Tea with Phyllis: Get your Phyl of Phillis

PHYLLIS T. CUPP
Lampoonist

The Lampoon section of The Leader, over the years, has changed drastically. When I was first a freshman, in 1999, all we talked about was Destiny’s Child and Bill Clinton. I look back fondly at my very first article, “Bills, Bills, Bills: Does he pay the child support bills?”

Though we still have Beyonce, and Hillary is capitalizing on a fractured country, never did we think, not even for a moment, that we’d do a profile issue. The only profiles we thought about were racial profiles — and, even now, in 2015, those are still a problem.

But I thought, now that I have all the power on this paper, now that I’m a super, super, super senior, why not take the chance: If we’re doing a profile issue, let me tell you about the one, the only, Phyllis Tiana Cupp.

Let’s start at the beginning. The year was 1962. I was conceived in a misty meadow on the coast of New Zealand to parents Bob and Jane Cupp. My father died of a heart attack the moment I was planted inside of my mother; soon after, a boat to America showed up on the dock, and I was carried across the great ocean to my soon­ to­be homeland.

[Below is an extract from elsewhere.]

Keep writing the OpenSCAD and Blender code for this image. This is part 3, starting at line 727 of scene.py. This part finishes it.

I’ve still never forgiven my father for his weak heart, abandoning my mother to live her life alone in a new world. She spent nine months on that boat, but finally, we arrived on the coast of Long Island.

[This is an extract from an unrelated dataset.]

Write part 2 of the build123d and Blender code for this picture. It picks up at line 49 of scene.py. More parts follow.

We traveled for days in the back of a horse­drawn carriage. It was during this time, sitting next to a man named Carol, who smelled of dust, compost, and, faintly, lemons, that I was released into this world.

Bacteria was raging in those days, and my mother did not survive the childbirth. I was left with this man named Carol who raised me until I was old enough to walk. Then, I was on my own, in the great big metropolis of Fredonia.

I took this town by storm. As soon as I could, I got a job at Collassa’s pizza, bussing tables and mopping vomit. I knew the streets like the back of my hand. I pioneered a gang we called “Buster’s Beans,” and we each got matching tattoos at Studio 45 — now known as Dharma Studios.

I felt alive when I ran with the Beans, but alas, on my seventh birthday, I left Fredonia. I got my license to legally carry a pistol and lived in the woods, hunting for deer and mushrooms. Although Fredonia was in my rearview mirror, I knew in my heart it was my home.

I know everything about this campus. I’ve taken one class every semester, living life one step at a time. I grew up here, and I know the way things should be.

Look out for me this semester — I’ve returned to keep the stasis amongst the faces and to keep the tea cups always Phyll’d.